In-depth coverage of the candidates and the issues, all leading up to the Aug. 5 primary and the Nov. 4 general election.
Topeka — Jim Ryun's campaign to reclaim the 2nd Congressional District seat harks back to his days as one of the world's best long-distance runners and the moments after he was tripped in an Olympic qualifying race.
His first television ad showed now-famous footage of Ryun finishing that race in 1972 in Munich.
Ryun's fame helped him win the 2nd District seat in 1996 as a Republican, and he held it for 10 years, beating Democrat Nancy Boyda handily in 2004 for his fifth term. But two years later, Boyda capitalized on a wave of frustration with President Bush and the Iraq war and ousted Ryun.
He expresses confidence that he'll return to Congress. But first he has to persuade fellow Republicans in Tuesday's primary to give him another chance and defeat State Treasurer Lynn Jenkins.
"You learn a lot from your mistakes," Ryun said. "You can stumble, but if you learn from stumbling, it makes you that much stronger as a person and a candidate."
Jenkins argues that Ryun had his chance and made too many mistakes representing the 26-county district of eastern Kansas, which includes the western part of Douglas County. She contends Ryun forgot about Kansans when he went to Washington: "He took our votes and never came back."
"He might have been a good Republican soldier and followed them off the cliff," Jenkins said. "We want leaders in Washington. Someone who has proven to stand up for Kansas families."
Differences in style
Both candidates contend they're fiscal conservatives who'll keep federal spending in check.
"I think the big difference now is almost stylistic," said Washburn University political scientist Bob Beatty.
Jenkins has support from moderate GOP organizations, including The WISH List and Republican Majority for Choice.
Both promote abortion rights candidates, although Jenkins voted as a state legislator for a ban on partial-birth abortions and a parental notification requirement for doctors performing abortions on minors.
Ryun has the strong backing of Kansas and national groups that oppose abortion and higher taxes and promote conservative social values, including Kansans for Life and the Family Research Council.
He has attacked Jenkins' votes as a state senator in favor of raising taxes in 2002.
Jenkins noted that legislators raised taxes to keep the state budget balanced during an economic slump, after they had cut some spending and to avoid deep reductions in aid to public schools and social services.
"I've always been considered a fiscal conservative. I don't think anyone's going to challenge me on that," she said.
During a recent televised debate, Jenkins listed spending projects by Congress in recent years: the infamous "bridge to nowhere" in Alaska, a teapot museum, and a study of the DNA of bears.
"And, God love him, Jim Ryun was right there," she said.
But Ryun said he wasn't responsible for the projects Jenkins listed and was stuck voting for legislation containing money for them and important Kansas projects. He added that he was willing to stand up to the president and his party on spending and other policies.

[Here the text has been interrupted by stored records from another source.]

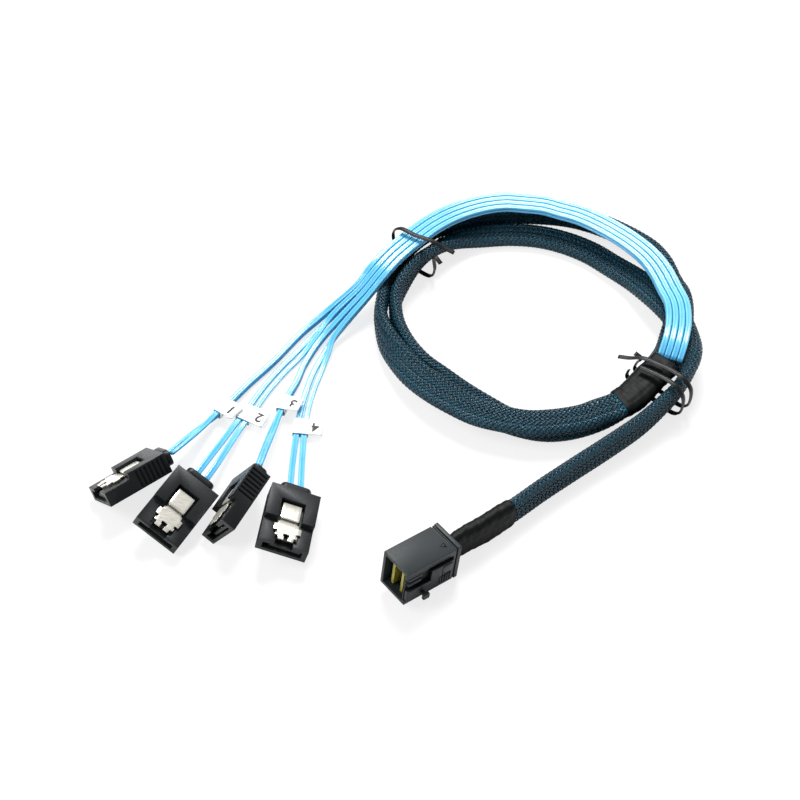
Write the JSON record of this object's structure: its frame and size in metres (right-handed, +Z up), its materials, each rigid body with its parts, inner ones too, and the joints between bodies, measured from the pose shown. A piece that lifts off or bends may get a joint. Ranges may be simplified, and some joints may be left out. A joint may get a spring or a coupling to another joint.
{
  "type": "mini SAS breakout cable",
  "caption": "Flat braided computer cable wound in loops, with a latching square plug on one end and blue ribbons fanning out to latching drive plugs on the other",
  "frame": {"origin": "on the table, below the middle of the five plugs", "axes": "+Z up from the table, +X along the row of plugs towards the host plug, +Y from the plugs towards the coiled trunk"},
  "size_m": [0.1798, 0.1526, 0.0154],
  "materials": {
    "braid": "open woven black mesh over teal ribbons",
    "heat_shrink": "matte",
    "ribbon": "satin translucent blue jacket",
    "label_paper": "matte",
    "tie": "satin",
    "host_plastic": "fine matte moulded",
    "latch_plastic": "satin moulded",
    "card_edge": "satin board with gold contacts",
    "drive_plastic": "fine matte moulded",
    "boss_plastic": "matte moulded",
    "contact_plastic": "matte",
    "latch_steel": "satin spring steel"
  },
  "bodies": {
    "cable": {"host_heat_shrink": "heat_shrink", "braided_sleeve": "braid", "breakout_heat_shrink": "heat_shrink", "drive_1_ribbon_lower": "ribbon", "drive_1_ribbon_upper": "ribbon", "drive_2_ribbon_lower": "ribbon", "drive_2_ribbon_upper": "ribbon", "drive_3_ribbon_lower": "ribbon", "drive_3_ribbon_upper": "ribbon", "drive_4_ribbon_lower": "ribbon", "drive_4_ribbon_upper": "ribbon", "drive_1_label": "label_paper", "drive_2_label": "label_paper", "drive_3_label": "label_paper", "drive_4_label": "label_paper", "left_twist_tie": "tie", "right_twist_tie": "tie", "host_plug_shell": "host_plastic", "host_plug_rear_flange": "host_plastic", "host_card_edge_left": "card_edge", "host_card_edge_right": "card_edge", "drive_1_plug_housing": "drive_plastic", "drive_1_cable_boss": "boss_plastic", "drive_1_contact_carrier": "contact_plastic", "drive_2_plug_housing": "drive_plastic", "drive_2_cable_boss": "boss_plastic", "drive_2_contact_carrier": "contact_plastic", "drive_3_plug_housing": "drive_plastic", "drive_3_cable_boss": "boss_plastic", "drive_3_contact_carrier": "contact_plastic", "drive_4_plug_housing": "drive_plastic", "drive_4_cable_boss": "boss_plastic", "drive_4_contact_carrier": "contact_plastic"},
    "host_latch": {"host_latch_lever": "latch_plastic"},
    "drive_1_latch": {"drive_1_latch_spring": "latch_steel"},
    "drive_2_latch": {"drive_2_latch_spring": "latch_steel"},
    "drive_3_latch": {"drive_3_latch_spring": "latch_steel"},
    "drive_4_latch": {"drive_4_latch_spring": "latch_steel"}
  },
  "joints": [
    {"name": "host_latch_press", "type": "hinge", "parent": "cable", "child": "host_latch", "pos_m": [0.04522, -0.01915, 0.00729], "axis": [0.1017, 0.1237, 0.9871], "range_deg": [0, 4], "stiffness_Nm_per_rad": 0.03},
    {"name": "drive_1_latch_press", "type": "hinge", "parent": "cable", "child": "drive_1_latch", "pos_m": [-0.03778, 0.01804, 0.00867], "axis": [0.4852, -0.621, 0.6157], "range_deg": [0, 2], "stiffness_Nm_per_rad": 0.02},
    {"name": "drive_2_latch_press", "type": "hinge", "parent": "cable", "child": "drive_2_latch", "pos_m": [-0.02338, 0.00704, 0.00818], "axis": [0.7866, -0.4354, -0.4378], "range_deg": [0, 2], "stiffness_Nm_per_rad": 0.02},
    {"name": "drive_3_latch_press", "type": "hinge", "parent": "cable", "child": "drive_3_latch", "pos_m": [-0.00998, 0.00914, 0.00889], "axis": [0.5026, -0.2451, 0.829], "range_deg": [0, 2], "stiffness_Nm_per_rad": 0.02},
    {"name": "drive_4_latch_press", "type": "hinge", "parent": "cable", "child": "drive_4_latch", "pos_m": [0.00615, 0.00328, 0.00837], "axis": [0.9408, -0.1475, -0.3052], "range_deg": [0, 2], "stiffness_Nm_per_rad": 0.02}
  ]
}
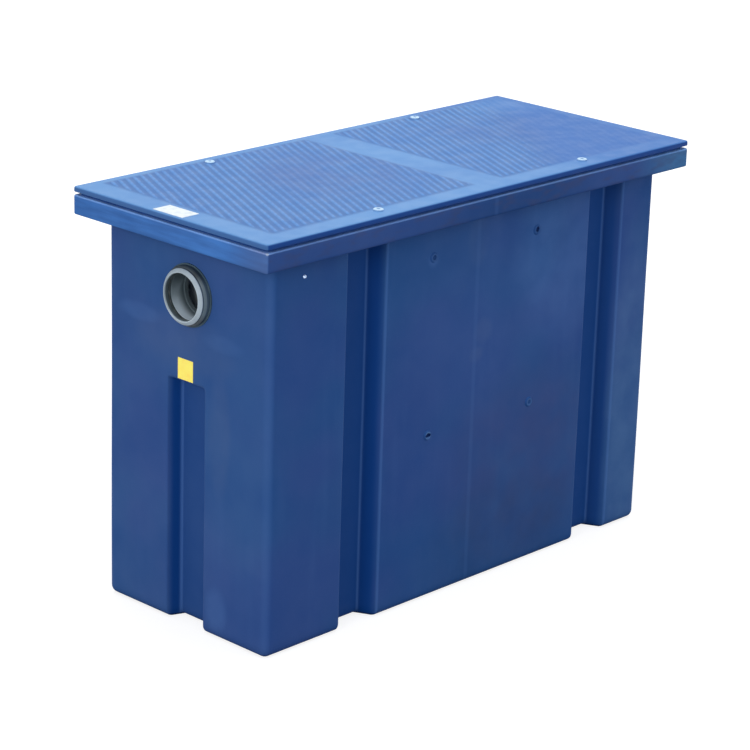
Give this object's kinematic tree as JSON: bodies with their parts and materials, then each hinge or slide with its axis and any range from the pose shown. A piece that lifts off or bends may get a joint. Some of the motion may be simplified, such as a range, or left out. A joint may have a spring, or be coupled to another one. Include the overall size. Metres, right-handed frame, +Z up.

"I parted ways with my leadership when it was appropriate. I voted against No Child Left Behind when it wasn't right for the people of Kansas," he said. "Rhetoric is cheap. You can say whatever you wish."
Jenkins also said her frustration with Congress' inability to address illegal immigration is motivating her run. She contends Ryun voted at least four times to grant amnesty to illegal immigrants, and her first television ad said she opposes the idea.
Ryun accused Jenkins of mischaracterizing the measures she cited. He also said he worked on legislation to crack down on illegal immigrants, which included more fencing along the border with Mexico.
Match with Boyda
Jenkins has said repeatedly that Republicans need a new candidate if they're to defeat Boyda.
Ryun said voters are comfortable with his views and that his supporters pushed him to run again immediately after he lost to Boyda in 2006.
"It wasn't the best campaign. We can improve on that," Ryun said.
Through mid-July, Ryun had raised almost $1.7 million, compared with about $641,000 for Jenkins. Ryun also spent far more: more than $1.5 million to less than $265,000 for Jenkins.
Some Republicans believe Jenkins is at a disadvantage because she had relatively easy races for state treasurer. She won the 2002 primary and general elections with 56 percent of the vote. Four years later, she had no primary opponent and captured 64 percent of the vote against an underfinanced Democrat.
Beatty said Jenkins didn't have spirited debates and wasn't forced into heated campaigning, adding, "She doesn't have that association with big-time politics."
Ryun began his television advertising in mid-June, a month before Jenkins aired her first spot. She also is doing mailers but acknowledged she has a lot of ground to gain on Ryun as she relies on yard signs, county organizations and word of mouth to build support.
"I don't think that paying money for TV ads can replace face-to-face time with Kansans. These are the places where you hear what people really care about," she said.